Re: [css2.1] tokenizer syntax - handling escaped null in badstring from Glenn Adams on 2012-10-07 (www-style@w3.org from October 2012)

From: Glenn Adams <glenn@skynav.com>
Date: Sun, 7 Oct 2012 09:56:03 +0800
To: Simon Sapin <simon.sapin@kozea.fr>
Cc: WWW Style <www-style@w3.org>
Message-ID: <CACQ=j+dKV0kz70g_xQmH03iGC4gDCf2FGXtCgtK=uPVCa9SWAA@mail.gmail.com>

On Sat, Oct 6, 2012 at 6:32 PM, Simon Sapin <simon.sapin@kozea.fr> wrote:

> Le 06/10/2012 05:58, Glenn Adams a écrit :
>
>  The current tokenizer syntax [1] specifies:
>>
>> escape          {unicode}|\\[^\r\n\f0-9a-f]
>> badstring1      \"([^\n\r\f\\"]|\\{nl}|{**escape})*\\?
>>
>> Given the following input string:
>>
>> < U+0022 (QUOTATION MARK), U+005C (REVERSE SOLIDUS), U+0000 (NULL) >
>>
>> Does the < U+005C, U+0000 > match escape or does it match the final \\?
>> ? That is, should U+0000 be treated as an escapable character or as EOF
>> (EOS)?
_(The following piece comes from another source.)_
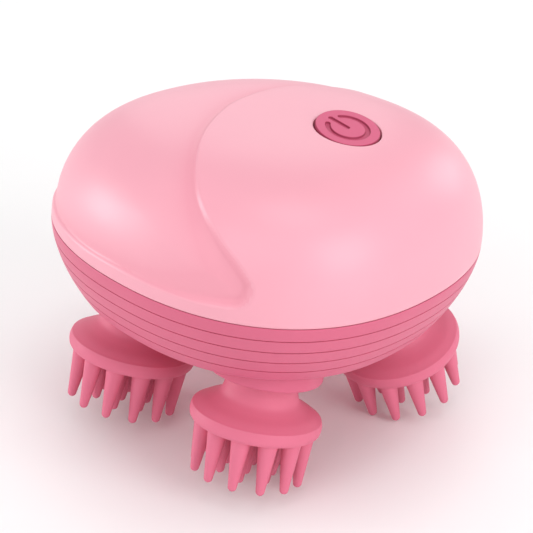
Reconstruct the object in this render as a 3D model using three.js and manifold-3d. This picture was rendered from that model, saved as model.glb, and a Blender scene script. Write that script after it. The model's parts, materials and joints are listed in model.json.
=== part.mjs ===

The above grammar suggests the former.
>>
>> [1] http://www.w3.org/TR/CSS2/**grammar.html<http://www.w3.org/TR/CSS2/grammar.html>
>>
>
>
> The closest spec text I could find is in §4.1.3:
>
>  (It is undefined in CSS 2.1 what happens if a style sheet does
>> contain a character with Unicode codepoint zero.)
>>
>
> Although it is in a paragraph about hexadecimal escapes, I guess it could
> apply to you example too.


OK, but as the current syntax is written for the escape non-terminal, it
will definitely match an escaped NULL. I would have preferred to see NULL
excluded from escaping, i.e., always treating it as EOF/EOS for the purpose
of defining normative tokenization processing.

Received on Sunday, 7 October 2012 01:56:58 UTC